Conical and quadrant orifices are relatively new. The units were developed primarily to measure liquids with low Reynolds numbers. Essentially constant flow coefficients can be maintained at R values below 5000. Conical orifice plates have an upstream bevel, the depth and angle of which must be calculated and machined for each application.

The segmental wedge is a variation of the segmental orifice. It is a restriction orifice primarily designed to measure the flow of liquids containing solids. The unit has the ability to measure flows at low Reynolds numbers and still maintain the desired square-root relationship. Its design is simple, and there is only one critical dimension the wedge gap. Pressure drop through the unit is only about half that of conventional orifices.

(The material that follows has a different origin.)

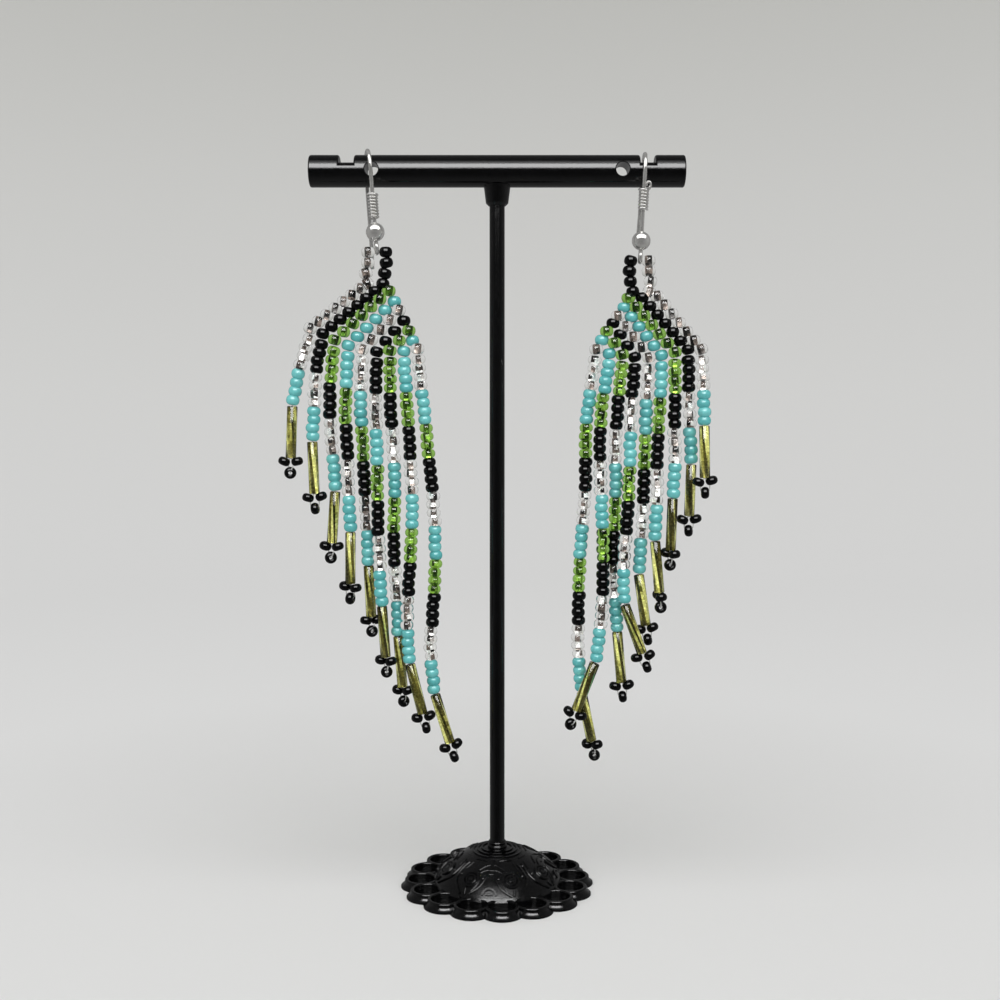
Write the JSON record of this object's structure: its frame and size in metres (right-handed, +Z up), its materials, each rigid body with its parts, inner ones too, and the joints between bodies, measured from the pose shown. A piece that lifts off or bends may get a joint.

Integral wedge assemblies combine the wedge element and pressure taps into a one-piece pipe coupling bolted to a conventional pressure transmitter. No special piping or fittings are needed to install the device in a pipeline.

Metering accuracy of all orifice flowmeters depends on the installation conditions, the orifice area ratio, and the physical properties of the liquid being measured.

Venturi tubes have the advantage of being able to handle large flow volumes at low pressure drops. A venturi tube is essentially a section of pipe with a tapered entrance and a straight throat. As liquid passes through the throat, its velocity increases, causing a pressure differential between the inlet and outlet regions.

The flowmeters have no moving parts. They can be installed in large diameter pipes using flanged, welded or threaded-end fittings. Four or more pressure taps are usually installed with the unit to average the measured pressure. Venturi tubes can be used with most liquids, including those having a high solids content.

Flow tubes are somewhat similar to venturi tubes except that they do not have the entrance cone. They have a tapered throat, but the exit is elongated and smooth. The distance between the front face and the tip is approximately one-half the pipe diameter. Pressure taps are located about one-half pipe diameter downstream and one pipe diameter upstream.

Flow Nozzles, at high velocities, can handle approximately 60 percent greater liquid flow than orifice plates having the same pressure drop. Liquids with suspended solids can also be metered. However, use of the units is not recommended for highly viscous liquids or those containing large amounts of sticky solids.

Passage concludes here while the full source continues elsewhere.